Some places do not announce themselves.

They wait.

Talasnal feels like that.

Tucked into the hillside, wrapped in pines, built in dark stone, it does not arrive like a postcard. It arrives like a small discovery. A village that seems to have settled into the mountain instead of being placed on it. The kind of place you round a bend and think, ah, there you are.

I have always liked places like that.

Places that keep a little something back.

Portugal does that well when it wants to. Beyond the brighter cities and better-known coasts, it still keeps corners where the road narrows, the pace softens, and the old texture of the country begins to show itself properly. Talasnal is one of those places.

Bertie approved almost immediately.

He stood near the edge of the lane in his black cap, looking up at the stone houses as if he were inspecting a village that had made several excellent decisions and one or two stubborn ones.

“Now this,” he said, “has proper character.”

He was right.

That is the hidden delight here.

Not one famous monument.
Not one dramatic square.
But the whole feel of the place.

The first morning, I kept things simple. A slow coffee. Cool air. A quiet walk uphill without pretending I had somewhere urgent to be. In places like Talasnal, that already feels like a complete plan.

Because this is not a place for rushing.

It rewards those who notice.

Stone steps.
Wooden shutters.
A chimney line against the sky.
A wall catching morning light.
A doorway with age in it.
A lane that seems to know exactly how slowly a person should move through it.

That rhythm suits me.

One turn gives you a cluster of old schist houses pressed closely together as if they still trust each other. Another opens toward the hillside, the trees, the valley beyond, and the feeling that this village has spent a very long time learning how to live with weather, slope, and silence.

I love that.

Because Talasnal is not polished.

It is shaped.

The beauty comes from use, repair, age, and patience.
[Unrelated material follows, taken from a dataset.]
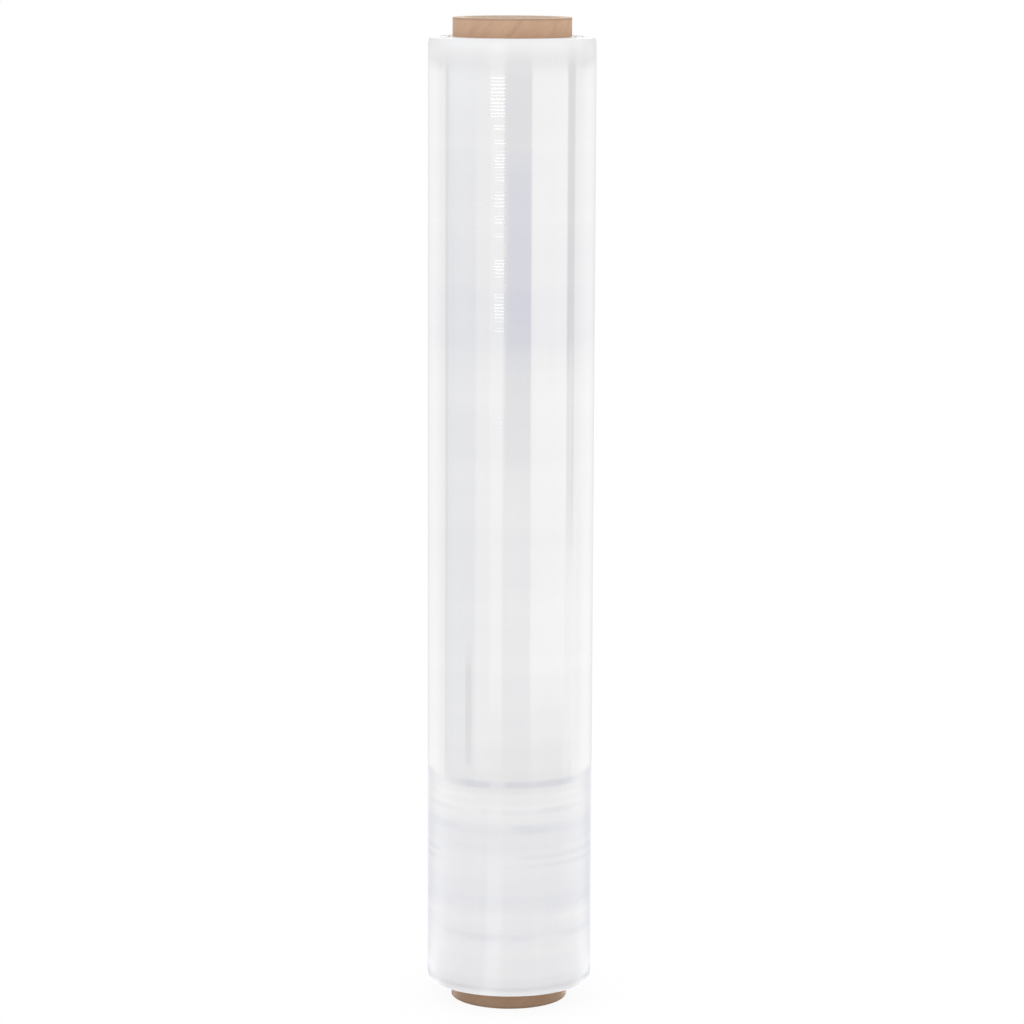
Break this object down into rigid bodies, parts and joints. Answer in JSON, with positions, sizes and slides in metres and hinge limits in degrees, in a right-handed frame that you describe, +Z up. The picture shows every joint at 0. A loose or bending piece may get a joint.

It comes from the fact that the place still looks like it belongs to itself. No grand performance. No need to over-explain. Just stone, timber, mountain air, and a quiet confidence that does not depend on applause.

Bertie became unexpectedly thoughtful.

Partly because villages like this improve his manners.
And partly because even he knows that in a place this settled, it is best not to arrive with too much nonsense.

A wise policy.

Talasnal has that effect. It lowers the volume a little. It makes small things more visible. A table outside a doorway. A cat on warm stone. A patch of green beyond a wall. The smell of wood, earth, and lunch arriving in the day at the right speed.

That is where the trip really begins.